Don’t Be Sick, Be Strong
by Guest Author, Heather Ashley
I was your average 21 year old girl, going to school and focusing on starting a new life. I had always loved exercising, dancing, and spending time with friends and family. My main stress was trying to maintain good grades in order to graduate with honors. Of course at this time I also thought finding a great boyfriend couldn’t hurt (who wouldn’t). However, little did I know my life was going to completely turn around.
I wound up having a severe allergic reaction to hair dye. My scalp turned bright red to the point where it was almost purple. After having gone to the doctor I was reassured that I was only dealing with an allergy and to take benadryl and drink a lot of water. My hair started falling out in fistfuls, a young woman’s nightmare. Lucky for me I had found the most amazing man around that time and he told me I could lose every hair on my head and he would still adore me.
After a few months, I knew something was terribly wrong. I hadn’t been able to lift my arms up to my head, making it difficult to wash or brush my hair and I was having a hard time walking up stairs. I didn’t know what was happening to me. Not to mention, I had a bright red rash on my eyelids, my chest, and my knuckles. I woke up one morning and literally felt like I had been hit by a bus. I had a hard time physically pushing myself out of bed. My muscles were aching and I knew I had to go see the doctor again. The doctor immediately sent me to see the dermatologist the next week. I was so scared. I know any of you out there who have dealt with something similar, or have seen a loved one dealing with something like this you can relate to the fear of the unknown. I felt like I was deteriorating and I could not believe that it was just an allergic reaction any longer. (In the picture if you look at my neck/chest area you can see where the rash had developed.)
Once I was at the dermatologist, the doctor came in, took one look at me and said “I think this is dermatomyositis, I need to go get someone” She rushed out of the room and I felt like I was swallowing knives. Dermato-what? I had never heard of this before. How serious was it? What was it? I felt like I was spinning out of control. The doctor rushed back in with her counterpart and they started taking pictures of my knuckles, my eyelids, and my chest. The doctor stepped back for a minute and explained that dermatomyositis was a rare muscle and autoimmune disease. She proceeded to tell me that my body attacks and destroys healthy tissue. The doctor told me I had to be referred to a rheumatologist in order to properly diagnose me. However, she also told me that since I was so young there was a chance that this disease could potentially be put into remission within a few years of medication. Also, I found out that there is a one our of three chance that if it does go into remission I may never have to deal with it again. That was motivation enough for me. The idea of disease, however, struck me as devastation. I never thought in a million years that I would be diagnosed at then age 22 with a serious disease. Little did I know, I hadn’t even dealt with anything yet. In my near future I was in for a lot more than I had bargained for…

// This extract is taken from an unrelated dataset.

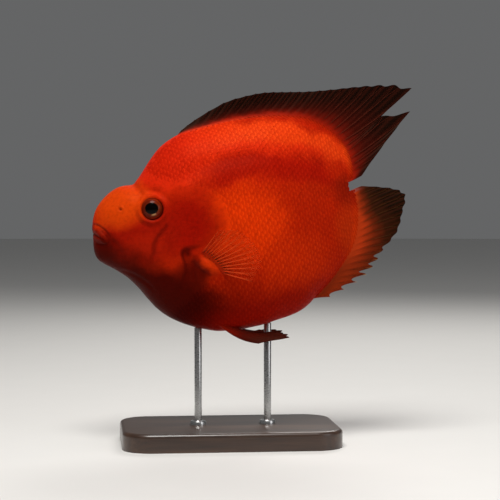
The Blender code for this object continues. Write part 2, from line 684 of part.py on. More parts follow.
def make_stand(fish, clear):
    """A flat base with rounded corners, and two rods up to the belly."""
    shape = bmesh.new()
    corners = []
    for sign_x, sign_y, first in ((1, 1, 0), (-1, 1, 90), (-1, -1, 180), (1, -1, 270)):
        for step in range(6):
            turn = math.radians(first + 18 * step)
            corners.append(shape.verts.new((
                (sign_x * (BASE_LENGTH / 2 - BASE_CORNER) + BASE_CORNER * math.cos(turn)) * MM,
                (sign_y * (BASE_WIDTH / 2 - BASE_CORNER) + BASE_CORNER * math.sin(turn)) * MM,
                0.0,
            )))
    bottom = shape.faces.new(corners)
    top = bmesh.ops.extrude_face_region(shape, geom=[bottom])["geom"]
    raised = [v for v in top if isinstance(v, bmesh.types.BMVert)]
    bmesh.ops.translate(shape, vec=(0, 0, BASE_THICKNESS * MM), verts=raised)
    rim = [e for e in shape.edges if all(v in raised for v in e.verts)]
    bmesh.ops.bevel(shape, geom=rim, offset=BASE_BEVEL * MM, segments=2, affect="EDGES", profile=0.5)
    bmesh.ops.recalc_face_normals(shape, faces=shape.faces)
    mesh = bpy.data.meshes.new("stand_base")
    shape.to_mesh(mesh)
    shape.free()
    base = bpy.data.objects.new("stand_base", mesh)
    bpy.context.scene.collection.objects.link(base)

    for name, x in ROD_PLACES.items():
        low = BASE_THICKNESS - ROD_SINK
        rod = tube(name, [(x, 0, low + step * 12.0) for step in range(6)], [ROD_RADIUS] * 6, 16)
        body = clear()
        body.parent = fish
        combine(rod, "DIFFERENCE", [body])
        finish(keep_largest(rod), name, "steel")
        hole = tube("hole", [(x, 0, low - GAP), (x, 0, BASE_THICKNESS + 5)], [ROD_RADIUS + GAP] * 2, 16)
        combine(base, "DIFFERENCE", [hole])
    return finish(keep_largest(base), "stand_base", "wood")


def main():
    for obj in list(bpy.data.objects):
        bpy.data.objects.remove(obj)
    fish = bpy.data.objects.new("fish", None)
    bpy.context.scene.collection.objects.link(fish)
    surface = Surface()

    def clear():
        return body_mesh("clear", TRUNK_GRID, GAP)

    make_head(fish, surface)
    make_trunk(fish, surface)
    for label, side in (("left", -1), ("right", 1)):
        ball = eye_ball("eye", surface, side)
        finish(ball, f"eye_{label}", "eye", fish)
        cover = plate("cover", surface, side, 0.0, GILL_RAISE, GILL_DEPTH)
        finish(cover, f"gill_cover_{label}", "skin", fish)
        make_pectoral_fin(f"pectoral_fin_{label}", side, fish, surface, clear)
        make_pelvic_fin(f"pelvic_fin_{label}", side, fish, clear)
    make_dorsal_fin(fish, clear)
    make_anal_fin(fish, clear)
    fish.location = Vector((MOUTH_X, 0.0, MOUTH_HEIGHT)) * MM
    fish.rotation_euler = (0.0, -HEAD_DOWN, 0.0)
    bpy.context.view_layer.update()
    make_stand(fish, clear)


main()
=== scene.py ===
import math
from functools import partialmethod

import bmesh
import bpy
import numpy as np
from mathutils import Matrix, Vector
from mathutils.bvhtree import BVHTree


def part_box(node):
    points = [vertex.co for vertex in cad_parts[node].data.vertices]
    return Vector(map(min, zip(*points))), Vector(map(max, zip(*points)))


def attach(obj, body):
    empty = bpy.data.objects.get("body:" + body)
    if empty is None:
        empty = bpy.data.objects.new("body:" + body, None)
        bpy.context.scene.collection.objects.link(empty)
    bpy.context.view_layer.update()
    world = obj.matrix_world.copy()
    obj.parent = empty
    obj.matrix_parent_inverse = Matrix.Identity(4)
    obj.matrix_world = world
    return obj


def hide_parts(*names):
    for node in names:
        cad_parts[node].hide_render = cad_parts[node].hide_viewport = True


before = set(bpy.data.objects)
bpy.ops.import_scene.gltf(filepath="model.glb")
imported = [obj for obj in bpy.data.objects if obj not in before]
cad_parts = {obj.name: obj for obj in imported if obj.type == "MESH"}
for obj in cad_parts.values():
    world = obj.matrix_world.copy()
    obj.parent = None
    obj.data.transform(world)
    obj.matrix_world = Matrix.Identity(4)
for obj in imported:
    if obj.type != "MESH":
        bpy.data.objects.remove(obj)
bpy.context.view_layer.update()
scene = bpy.context.scene
scene.view_settings.view_transform = "Standard"
print("frame loaded")

# The fish is worked out in millimetres in its own frame: along from the mouth to the rear notch,
# across towards its right side, up square to both. toWorld puts a point where the CAD has it.
mm = 0.001
fishPlace = {"mouthX": -0.074, "mouthHeight": 0.115, "headDown": math.radians(9.7)}
bothSides = {"left": -1, "right": 1}


def turnToWorld(vectors):  # a direction keeps its length
    along, across, up = np.moveaxis(np.asarray(vectors, float), -1, 0)
    cos, sin = math.cos(fishPlace["headDown"]), math.sin(fishPlace["headDown"])
    return np.stack([along * cos - up * sin, across, along * sin + up * cos], axis=-1)


def toWorld(points):
    return turnToWorld(points) * mm + (fishPlace["mouthX"], 0.0, fishPlace["mouthHeight"])


def unit(vectors):
    return vectors / (np.linalg.norm(vectors, axis=-1, keepdims=True) + 1e-12)


def fade(value, low, high):  # 0 at low, 1 at high, smooth between
    share = np.clip((value - low) / (high - low), 0, 1)
    return share * share * (3 - 2 * share)


def bell(value, width):
    return np.exp(-((value / width) ** 2))


def band(value, place, width, strength):  # strongest where the value is at the place
    return strength * bell(value - place, width)


def crowd(count, amount):  # steps from 0 to 1, closer together at the far end
    share = np.linspace(0, 1, count)
    return share + amount * np.sin(np.pi * share) / np.pi


def lookUp(wanted, known, rows):  # the rows of a table, read between the known places
    return np.stack([np.interp(wanted, known, column) for column in rows.T], axis=-1)


def walkedLengths(line):
    return np.concatenate([[0], np.cumsum(np.linalg.norm(np.diff(line, axis=0), axis=1))])


def smoothLine(points, samples):  # evenly spaced along a curve through the points
    known = np.array(points, float)
    known = np.vstack([2 * known[0] - known[1], known, 2 * known[-1] - known[-2]])
    t = np.linspace(0, 1, 24, endpoint=False)[:, None]
    runs = []
    for p0, p1, p2, p3 in zip(known, known[1:], known[2:], known[3:]):
        runs.append(0.5 * (2 * p1 + (p2 - p0) * t + (2 * p0 - 5 * p1 + 4 * p2 - p3) * t**2
                           + (3 * p1 - p0 - 3 * p2 + p3) * t**3))
    line = np.vstack(runs + [known[-2:-1]])
    walked = walkedLengths(line)
    return lookUp(np.linspace(0, walked[-1], samples), walked, line)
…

Even though a diagnosis of myositis may not be convenient, and may alter your life’s path, make sure it alters it for the better. Find that something you truly believe in and don’t let myositis get in the way.
To make a long story shorter, I am currently 26 years old and I am still, unfortunately, dealing with dermatomyositis. I have almost been off of medication and near remission, but my disease seems to flare anytime I catch a virus. For instance, I had strep throat and was thrown into a flare. My disease (I am assuming this may be due to the fact that it took so long to diagnose) is quite severe, so when I flare I get immediate swelling and muscle loss and need to be placed on prednisone. I have experienced every side effect prednisone has to offer, however, avascular necrosis in both hips and both knees causing me to be in a wheelchair on a couple of occasions, oral thrush, added joint pain, irritability, etc. I am still hoping that finding the root cause of my condition could potentially put me into remission for good.

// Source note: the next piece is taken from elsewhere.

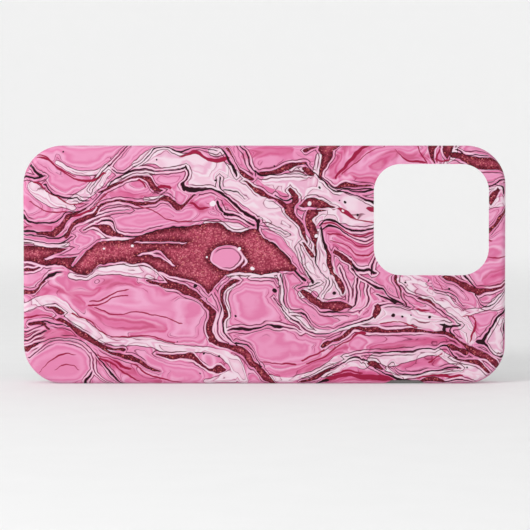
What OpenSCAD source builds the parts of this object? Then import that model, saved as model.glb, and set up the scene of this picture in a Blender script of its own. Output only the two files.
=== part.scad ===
// Two-layer phone case. A hard printed shell slides over a soft liner that carries the button caps.
// Built flat with the open front at z = 0 and the printed back on top, then stood on its long edge.

/* [Phone that the case fits] */
// Length of the phone
phone_length = 159.9; // [150:0.1:170]
// Width of the phone
phone_width = 76.7; // [72:0.1:80]
// Thickness of the phone
phone_thickness = 8.25; // [7.5:0.05:9.5]

/* [Walls] */
// Side wall of the hard shell
shell_wall = 1.0; // [0.9:0.05:1.3]
// Back wall of the hard shell
shell_back = 1.1; // [1.0:0.05:1.4]
// Side wall of the soft liner
liner_wall = 1.05; // [1.0:0.05:1.4]
// Back wall of the soft liner
liner_back = 1.2; // [1.2:0.05:1.5]
// Height of the front lip above the screen
lip_rise = 1.3; // [1.0:0.1:1.8]
// How far the front lip reaches over the screen
lip_reach = 0.95; // [0.7:0.05:1.2]
// Outer corner radius
corner_radius = 13.5; // [12:0.1:15]
// Rounding of the back edge
back_edge_radius = 2.0; // [1.6:0.1:2.4]

/* [Camera window] */
// Window size along the case
window_length = 39.2; // [36:0.1:41]
// Window size across the case
window_width = 37.9; // [36:0.1:40]
// Corner radius of the window
window_radius = 9.3; // [8:0.1:11]
// Margin from the top end of the case to the window
window_end_margin = 5.8; // [5.5:0.1:7]
// Margin from the case's upper long edge to the window
window_edge_margin = 6.3; // [6:0.1:7.5]

/* [Buttons] */
// Distance of the volume up button from the phone's top end
volume_up_from_top = 45.5; // [44:0.1:47]
// Spacing of the two volume buttons
volume_spacing = 13.7; // [13.2:0.1:15]
// Length of each volume cap
volume_cap_length = 9.9; // [9:0.1:10.2]
// Distance of the side button from the phone's top end
side_button_from_top = 52; // [50:0.1:54]
// Length of the side button cap
side_cap_length = 17.5; // [15:0.1:19]
// Width of every cap
cap_width = 2.7; // [2.4:0.1:3]
// Distance of the switch opening from the phone's top end
switch_from_top = 31.9; // [31:0.1:33]

/* [Magnets] */
// Number of arc magnets in the ring
magnet_count = 18; // [12:1:20]
// Outer radius of the magnet ring
ring_outer_radius = 28; // [27:0.1:28.5]
// Inner radius of the magnet ring
ring_inner_radius = 23; // [22:0.1:24]
// Thickness of the magnets
magnet_thickness = 0.55; // [0.45:0.05:0.6]

/* [Hidden] */
$fn = 96;
eps = 0.01;
over = 5;
phone_clearance = 0.1;
layer_gap = 0.15;
back_gap = 0.1;
lining_thickness = 0.3;
film_thickness = 0.15;
wall = shell_wall + layer_gap + liner_wall + phone_clearance;
case_length = phone_length + 2 * wall;
case_width = phone_width + 2 * wall;
half_width = case_width / 2;

// Heights from the open front (z = 0) to the printed back
screen_z = lip_rise;
lining_z = screen_z + phone_thickness + 0.05;
floor_z = lining_z + lining_thickness;
liner_top_z = floor_z + liner_back;
shell_floor_z = liner_top_z + back_gap;
case_depth = shell_floor_z + shell_back;
flange_z = 1.8;
shell_front_z = flange_z + 0.1;

// Outlines from the outside in
shell_in_length = case_length - 2 * shell_wall;
shell_in_width = case_width - 2 * shell_wall;
shell_in_radius = corner_radius - shell_wall;
liner_length = shell_in_length - 2 * layer_gap;
liner_width = shell_in_width - 2 * layer_gap;
liner_radius = shell_in_radius - layer_gap;
cavity_length = phone_length + 2 * phone_clearance;
cavity_width = phone_width + 2 * phone_clearance;
cavity_radius = liner_radius - liner_wall;
lip_length = cavity_length - 2 * lip_reach;
lip_width = cavity_width - 2 * lip_reach;
lip_radius = cavity_radius - lip_reach;
flange_inset = 0.05;
liner_edge_radius = 1.0;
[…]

Even though I have dealt with daily struggles, I would never have been the person I am today if it wasn’t for this diagnosis. I have learned so much about myself, and what is truly important to me. I have the most amazing support group in my family, my boyfriend (yes it is the same one who has stuck by my side through and through!), friends, and my team of doctors.

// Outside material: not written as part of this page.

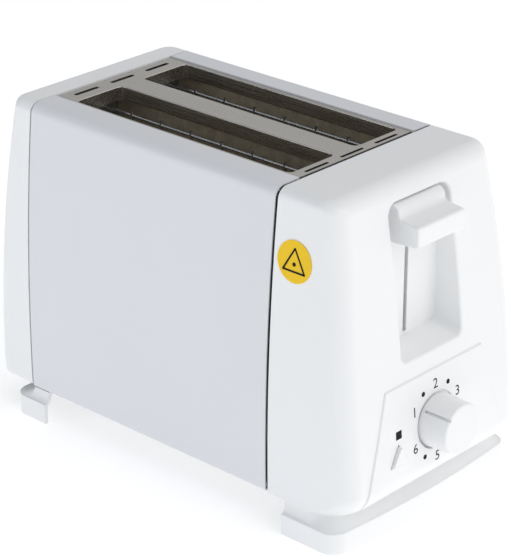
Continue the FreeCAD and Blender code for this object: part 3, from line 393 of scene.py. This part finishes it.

Hopefully in the future, myositis will be so well recognized that at the first sign or symptom the doctors will know immediately what to do in order to diagnose and treat this disease. If knowledge and awareness of this condition can reach out to those who can do something about it, and if these stories can help even one person get a faster diagnosis, it is all worth it.
Even though a diagnosis of myositis may not be convenient, and may alter your life’s path, make sure it alters it for the better. Find that something you truly believe in and don’t let myositis get in the way. I currently want to eventually start my own business that could help others who are facing similar challenges (I am thinking maybe yoga therapy?). That dream may still seem far away, but I will make all of the steps I need to get there. Don’t be sick, be strong.